La culture : un enjeu de la reconnaissance de l’immigration et de l’autre au Luxembourg

Nous pouvons considérer qu’aujourd’hui les questions culturelles sont devenues aussi déterminantes que les questions sociales pour spécifier la dignité humaine. Ce siècle devrait permettre d’instaurer un contrat culturel et citoyen, qui sans effacer le contrat social, y ajouterait les questions culturelles. Ce contrat, social, culturel et citoyen, déterminerait le fondement de toute société et dans la suite de cette tradition philosophique rousseauiste, le fondement de toute communauté politique. Le CLAE est ainsi prêt à contribuer à la rédaction d’un contrat culturel et citoyen qui garantirait le respect des droits culturels de chaque citoyen et la reconnaissance culturelle des immigrations au Luxembourg. Nous revendiquons notamment, dans le document du congrès consacré à la culture, que chaque personne et association issue de l’immigration puisse vivre et exprimer librement sa culture dans le respect du cadre législatif du pays d’accueil et que l’engagement associatif en faveur de la promotion culturelle et citoyenne soit considéré comme une volonté légitime de représenter sa culture, de participer à la vie culturelle de la société d’accueil et de contribuer à enrichir son patrimoine matériel et immatériel.

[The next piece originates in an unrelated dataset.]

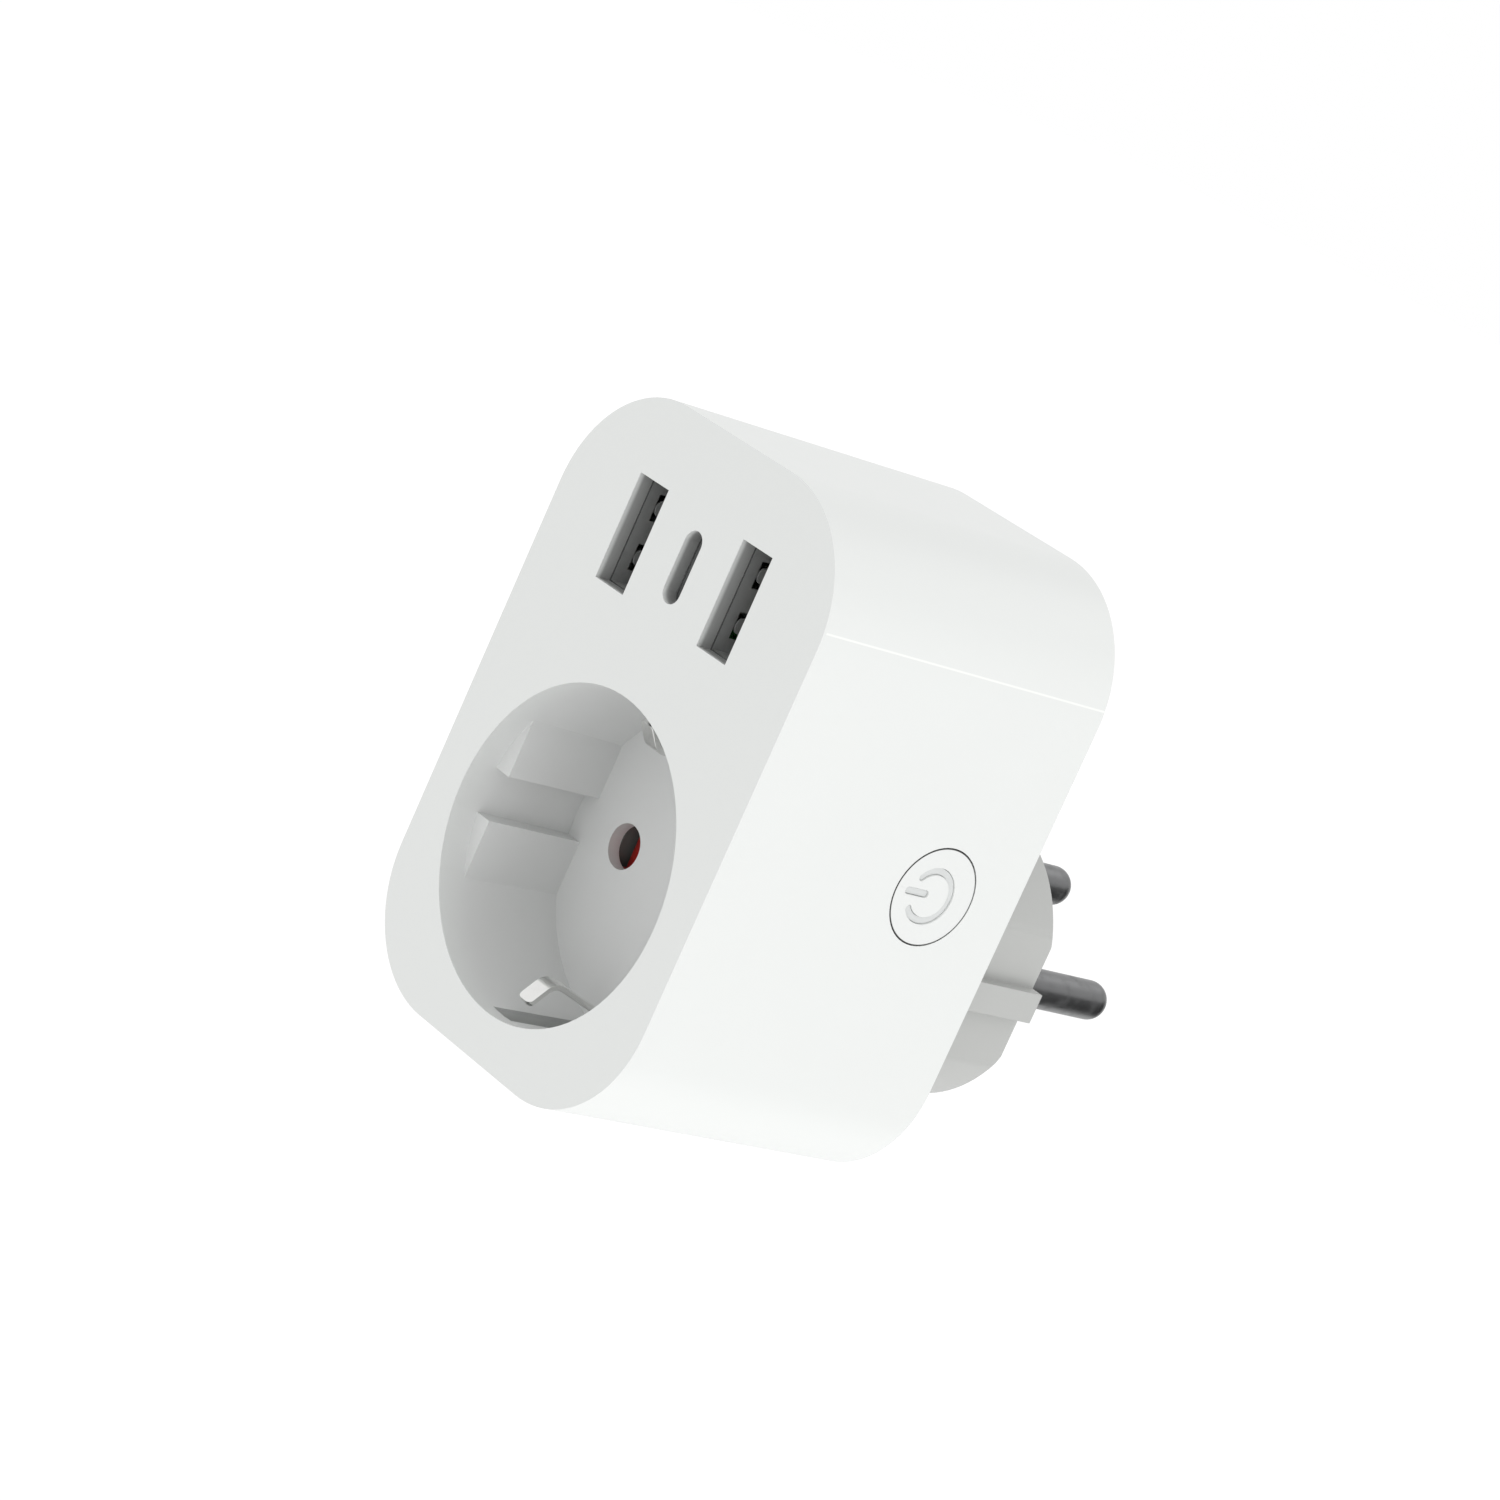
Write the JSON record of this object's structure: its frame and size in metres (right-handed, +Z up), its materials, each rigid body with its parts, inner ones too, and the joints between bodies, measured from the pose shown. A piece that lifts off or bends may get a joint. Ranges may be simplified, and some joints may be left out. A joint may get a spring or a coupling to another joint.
{
  "type": "smart plug",
  "caption": "Wall-plug adapter: recessed round earthed socket with safety shutter, USB-A and USB-C ports, sprung side power button, pins at the back.",
  "frame": {"origin": "centre of the plug's pin face, on the line between the two mains pins", "axes": "+Y the way the pins point, into the wall; +Z up, from the socket towards the ports; +X the side with the power button"},
  "size_m": [0.0498, 0.0817, 0.0758],
  "materials": {
    "housing_white": "smooth satin moulding",
    "housing_grey": "fine matt moulding",
    "pin_metal": "nickel plated, dull",
    "screw_steel": "zinc plated",
    "carrier_black": "glass filled, matt",
    "contact_bronze": "rolled strip",
    "earth_metal": "bright rolled strip",
    "shutter_red": "smooth",
    "spring_steel": "drawn wire and sheet",
    "button_plastic": "smooth satin moulding",
    "light_guide": "translucent, frosted",
    "board_green": "solder mask",
    "radio_board_blue": "solder mask",
    "led_yellow": "clear resin over phosphor",
    "port_steel": "nickel plated sheet",
    "port_black": "moulded",
    "contact_gold": "gold flash",
    "relay_blue": "moulded case",
    "ferrite": "sintered",
    "winding_tape": "polyester tape",
    "capacitor_sleeve": "shrink sleeve",
    "capacitor_green": "shrink sleeve",
    "fuse_ceramic": "glazed tube",
    "varistor_blue": "dipped epoxy",
    "shield_tin": "tinned sheet"
  },
  "bodies": {
    "housing": {"front_shell": "housing_white", "rear_cover": "housing_grey", "cover_screws": "screw_steel", "live_pin": "pin_metal", "neutral_pin": "pin_metal", "earth_pin": "pin_metal", "pin_carrier": "carrier_black", "small_screws": "screw_steel", "contact_carrier": "carrier_black", "live_contact": "contact_bronze", "neutral_contact": "contact_bronze", "earth_bow": "earth_metal", "shutter_spring": "spring_steel", "switch_body": "port_black", "switch_dome": "spring_steel", "switch_board": "board_green", "status_led": "led_yellow", "main_board": "board_green", "port_board": "board_green", "board_header": "port_black", "usb_a_shell_left": "port_steel", "usb_a_shell_right": "port_steel", "usb_a_tongue_left": "port_black", "usb_a_tongue_right": "port_black", "usb_a_contacts_left": "contact_gold", "usb_a_contacts_right": "contact_gold", "usb_c_shell": "port_steel", "usb_c_tongue": "port_black", "usb_c_contacts": "contact_gold", "relay": "relay_blue", "transformer_core": "ferrite", "transformer_winding": "winding_tape", "mains_capacitors": "capacitor_sleeve", "output_capacitors": "capacitor_green", "rectifier": "port_black", "fuse": "fuse_ceramic", "varistor": "varistor_blue", "radio_board": "radio_board_blue", "radio_shield": "shield_tin"},
    "button": {"power_button": "button_plastic", "symbol_light_guide": "light_guide", "switch_plunger": "carrier_black"},
    "shutter": {"shutter": "shutter_red"}
  },
  "joints": [
    {"name": "button_press", "type": "slide", "parent": "housing", "child": "button", "axis": [-1, 0, 0], "range_m": [0, 0.0005], "stiffness_N_per_m": 3000, "springref_m": -0.0002, "deforming": ["switch_dome"]},
    {"name": "shutter_slide", "type": "slide", "parent": "housing", "child": "shutter", "axis": [1, 0, 0], "range_m": [0, 0.0048], "stiffness_N_per_m": 150, "springref_m": -0.002, "deforming": ["shutter_spring"]}
  ]
}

Nous proposons de réfléchir au concept d’identité, souvent réducteur mais qui selon nous est constituée de multiples références, et d’accorder un espace à la mémoire migratoire dans le patrimoine national. Nous demandons également une meilleure reconnaissance des expressions culturelles populaires, qui restent fort présentes dans les immigrations.

Enfin, nous y faisons part de nos propositions concernant l’apprentissage de la langue luxembourgeoise, suggérons de créer un Fonds de soutien des initiatives culturelles et attirons l’attention, dans un monde de plus en plus connecté, sur les dangers de fractures numériques, sources de nouvelles inégalités.